The whole trend is almost a backlash against the online generation, where people sit alone in front of computer screens communicating remotely and anonymously. Fire pits promise just the opposite. They’re a link to ancient tribal rituals. Everyone sits in a circle, gazes from the fire to the faces, back to the fire, and talks about everything and nothing and all sorts of deep, personal stuff. Though the fire might flicker, flare up or die down, it doesn’t change like quick-cut video or online gaming. The only interactivity a fire pit offers is between you and the lighter fluid. The rest is interpersonal, real time and intimate, as though the people around the circle are joined in a sacred trust.
It’s like an antidote, a return to those long-ago beach fires in the sand when everybody was drinking Primo and singing Kalapana and talking about how things were so trippy.

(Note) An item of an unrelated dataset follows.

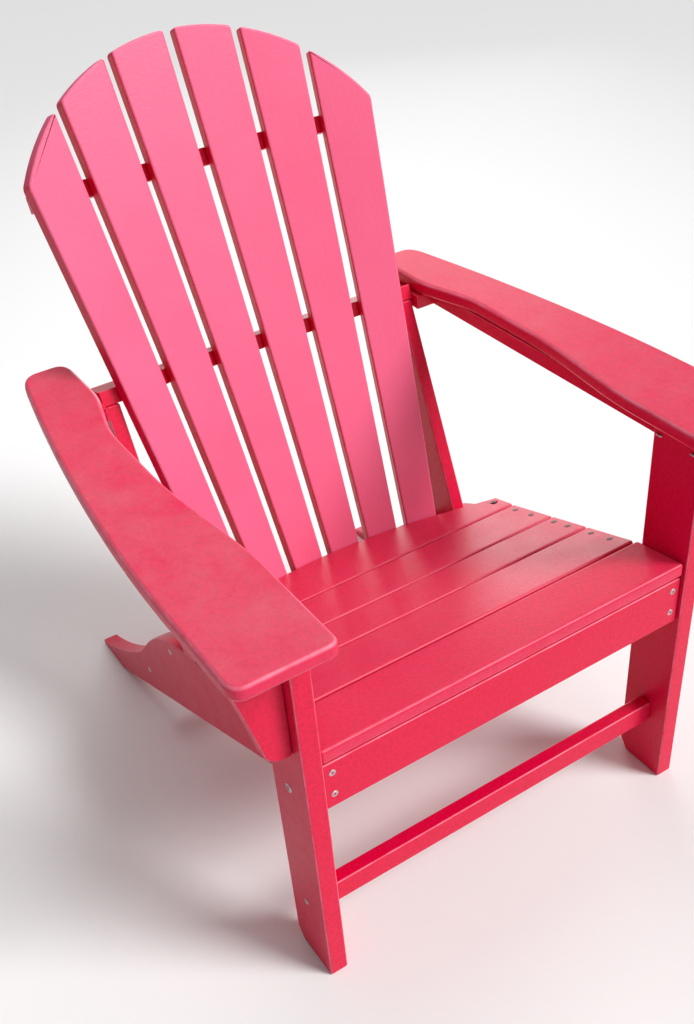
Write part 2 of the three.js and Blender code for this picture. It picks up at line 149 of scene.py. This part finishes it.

Fire pits seem made for Hawaii. This is a place that knows how to sit together and talk story.
Except …
…There’s a big part of the nouveau fire pit culture that doesn’t translate here: You’re supposed to make this fire pit in your back yard and then sit around it and … talk.
Not cook.
OK, maybe a marshmallow, but certainly no kal bi or hulihuli anything.
Wait, what? What’s the point?
The point is to create a place for outdoor nighttime quiet conversation. Gaze into the fire, snuggle under your poncho, pretend like you can pick out constellations, bare your soul, sip your wine. Like that. No teriyaki kebabs, though. Waste time, yeah?